「Girly」と呼ばないで /「君とボクの虹色の世界」
ああ。とんちきなマスメディアのミスリードのせいで、こんな映画だとは思っていなかった。
「ポスト・ソフィア・コッポラ」とか「ガーリー・ムービー」というキャッチは商売上は有効なんだろうけど、監督&主演のミランダ・ジュライはソフィアよりずっと才能があるし、ガーリーうんざりな人にも見てほしい。
ちょっとヘンな人たちがフツーに淡々と展開するささやかな“事件”のおかしみ。ソフィアはマカロンのような甘くはかない色でマリー・アントワネットを描いたけれど、ミランダ・ジュライは同じような色を用いながら『ブルー・ベルベット』や『ゴースト・ワールド』的なサバーヴィアを創りだしてみせる。
白昼夢のように頼りないのにキラキラ眩しいその世界=カメラが心地よいのは私が遠視だからかも(遠視って光が屈折せずに入ってくるから眩しいのだ)。

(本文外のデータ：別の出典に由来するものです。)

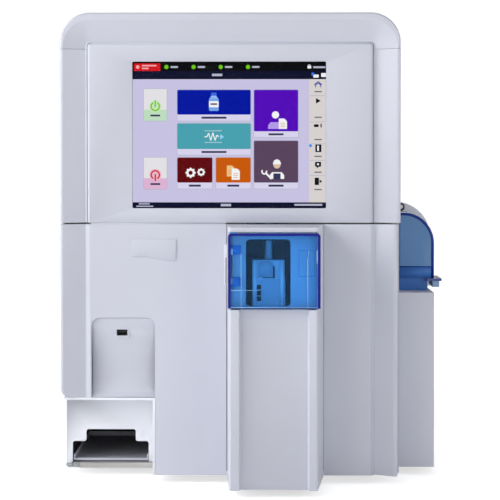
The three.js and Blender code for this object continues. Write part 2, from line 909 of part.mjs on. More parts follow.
function facePlate() {
  const y = [-face.y - face.thickness, -face.y];
  const plate = block(flankX(face.y + face.thickness), y, [cover.bottom - seam, cover.top + seam - gap]);
  const opening = [
    [tubeBay.left, tubeBay.right],
    [cover.bottom, tubeBay.top],
  ];
  const collarSpan = (by) => [
    [tubeBay.left - by, tubeBay.right + by],
    [cover.bottom - by, tubeBay.top + by],
  ];
  const [outerX, outerZ] = collarSpan(tubeBay.wall / 2);
  const sleeve = block(outerX, [y[0], -tubeBay.y - gap * 2], outerZ);
  const lugLeft = cover.left + cover.wall + gap * 2;
  const lugFront = -face.y - face.lugOut - coverHinge.ear;
  const lugs = [face.upperLug, face.lowerLug].flatMap((z) => [
    block([lugLeft, face.lugRight], [lugFront, -column.notchY - gap], around(z, face.lug / 2)),
    block([flankX(face.y)[0], face.lugRight], [lugFront, -face.y], around(z, face.lug / 2)),
  ]);
  const bore = rod(
    "z",
    [coverHinge.x, -coverHinge.y],
    coverHinge.pin + gap / 2,
    cover.bottom,
    cover.top,
    smallSides,
  );
  const solidPlate = union(plate, sleeve, ...lugs);
  return piece(
    "face_plate",
    cut(solidPlate, block(opening[0], [-column.out, 0], opening[1]), bore),
    "cool",
  );
}

function doorLatch() {
  const x = column.leftBase + wall + gap;
  const z = [latch.z, latch.z + latch.height];
  const hook = union(
    block([x, x + latch.width], [-latch.forward, latch.back], z),
    block([x, x + latch.width * 2], [latch.back - latch.width, latch.back], z),
  );
  return piece("door_latch", hook, "zinc");
}

// Sample cover
function coverHingePin() {
  const half = face.lug / 2;
  const span = [face.lowerLug - half - coverHinge.ear * 2, face.upperLug + half + coverHinge.ear * 2];
  return piece(
    "cover_hinge_pin",
    rod("z", [coverHinge.x, -coverHinge.y], coverHinge.pin, ...span, smallSides),
    "steel",
  );
}

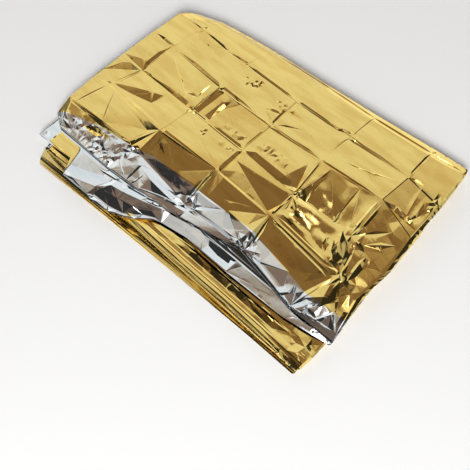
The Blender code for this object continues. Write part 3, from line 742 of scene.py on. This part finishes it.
@dataclass
class Pile:
    """The folded blanket's surface: where each point of the flat sheet lies.

    A point is given by u, which runs over film A's columns (0 to 6), round the right end (6 to 7)
    and back over film B (7 to 13), and by p, which runs over layer 1's rows (0 to 7) and then over
    the back fold (7 to 8), layer 2 (8 to 9), the front fold (9 to 10), layer 3 (10 to 11), and the
    last back fold with layer 4 (11 to 12).
    """

    steps: tuple[float, ...] = (30.0, 570.0, 40.0, 560.0, 22.0)  # mm of flat sheet behind the rows
    last_fold_share: float = 0.04  # of the last step, before layer 4, which is hidden and kept short
    right_wrap: float = 16.0  # mm of flat sheet round the fold at the right end
    right_bulge: float = 1.3  # how far that fold swells, in its own radii
    soft_spots: int = 8  # places sampled on each ring round a point, where edges are soft
    soft_rings: tuple[float, ...] = (0.5, 1.0)  # the rings, as shares of the softness
    nudge: float = 1e-3  # step in u and p over which the surface's slope is measured
    least: float = 1e-9  # shortest normal that is still divided by its length

    def __post_init__(self) -> None:
        """Lay the flat positions of u and p out, in mm, and make the nets of all facets."""
        wrap = COLUMN_AT[-1] + self.right_wrap
        back = [wrap + COLUMN_AT[-1] - at for at in reversed(COLUMN_AT)]
        self.s_stops = np.array([*COLUMN_AT, *back])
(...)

5歳の男の子ロビーが出会い系チャットの相手と会うシーンは珠玉。全然関連性は無いけど、何故か『マグノリア』でエイミー・マンの曲を登場人物たちが“リレー”で歌う切なくも輝くような名シーン、あれを見た時と同様の、胸にぽっと小さな火が灯るような感動を覚えた。
「ガーリー」視点で言えば、ヒロインのファッションもさりながら、彼女の部屋の人間が線描されたピンクの壁が可愛い!